One night thinking he would get Sir Henry, Roger released the hound, however instead of Sir Henry it killed the escaped convict, who was wearing Sir Henry's clothes (his sister being a servant in the household had supplied them) Roger went to investigate the death, but found Watson and Holmes already there (Holmes having secretly been on the scene the whole time and only pretending to be in London to throw Roger off the trail) he managed to pretend his surprise quite convincingly. But with all the evidence, both realized that it was him responsible for the murders, and following examining several pictures in Baskerville Manor, realized he was also a Baskerville.

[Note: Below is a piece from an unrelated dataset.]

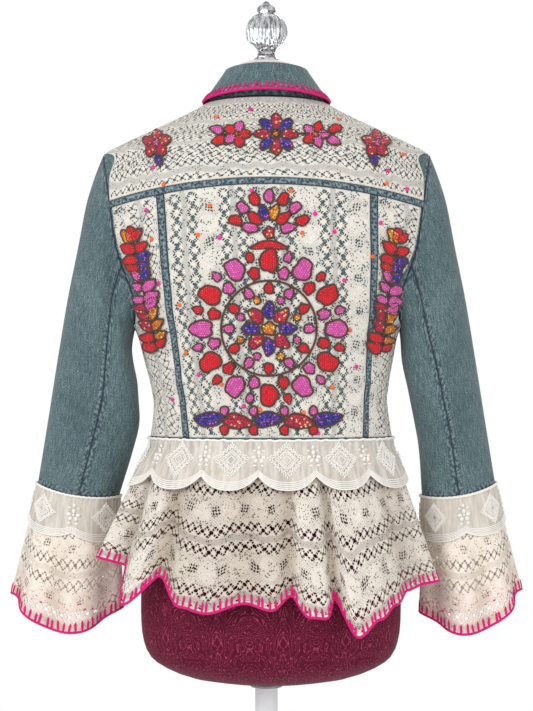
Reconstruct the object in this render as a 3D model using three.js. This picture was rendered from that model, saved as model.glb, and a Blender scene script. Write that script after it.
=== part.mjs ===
// A denim jacket with lace overlays, a lace peplum and bell cuffs, on a limbless dress form.
// Millimetres, +Z up. The origin is on the floor under the pole. The wearer's front faces +Y,
// and the wearer's right side is at +X, so a look along +Y shows the back of the jacket.
import * as THREE from "three";

const { Vector3 } = THREE;
const { degToRad, radToDeg, clamp, lerp, smoothstep } = THREE.MathUtils;

// Cloth and seams
const DENIM = 1.5; // thickness of the denim
const OVERLAY_IN = 1.8; // lace overlays and bands lie from here, over the denim's inner face
const OVERLAY_OUT = 2.8;
const BAND_OUT = 3.2;
const MOTIF_IN = 3.6;
const MOTIF_OUT = 5.6;
const LACE = 1.4; // thickness of the crochet lace of peplum and cuffs
const TRIM = 1.0; // thickness of the organza trim
const GAP = 0.3; // between two pieces at a seam
const ARMHOLE_GAP = 0.5; // from the armhole seam to the sleeve
const SEAM_ANGLE = 0.07; // half a seam gap, as degrees round the body
const BAND_HALF = 4.6; // half the width of the felled bands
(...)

However knowing there evidence would not stand up in court of law, Holmes planned a trap, by pretending that he and Watson were forced to return to London the next morning and encouraging Sir Henry to except the invitation to dine with the Stapleton's.

The temptation being to great, Roger kept the Hound hidden in his old farm houses barn, to release on Sir Henry when he left to walk home. His wife Beryl having had enough of his abuse and evil deeds tried to stop him, but Roger beat her up and tied her up in one of the rooms to stop her warning Sir Henry. Sure enough after Sir Henry left, he released the hound. However Watson and Holmes were lying in wait, and although startled by the beasts glowing appearance, managed to shoot it to death. Hearing the shots and knowing the game was up, Roger ran trying to escape to his lair in the moors. Yet ultimately before either Holmes or Watson could confront him face-to-face he died: having lost his footing at some point in his hidden lair located in the Great Grimpen Mire, which subsequently caused him to drown in the mire. While investigating Holmes and Watson also find Sir Henry's missing boot, several giant cans of meat paste which he fed the dog on, and the remains of Doctor Mortimer's own dog, which Roger fed to his hound.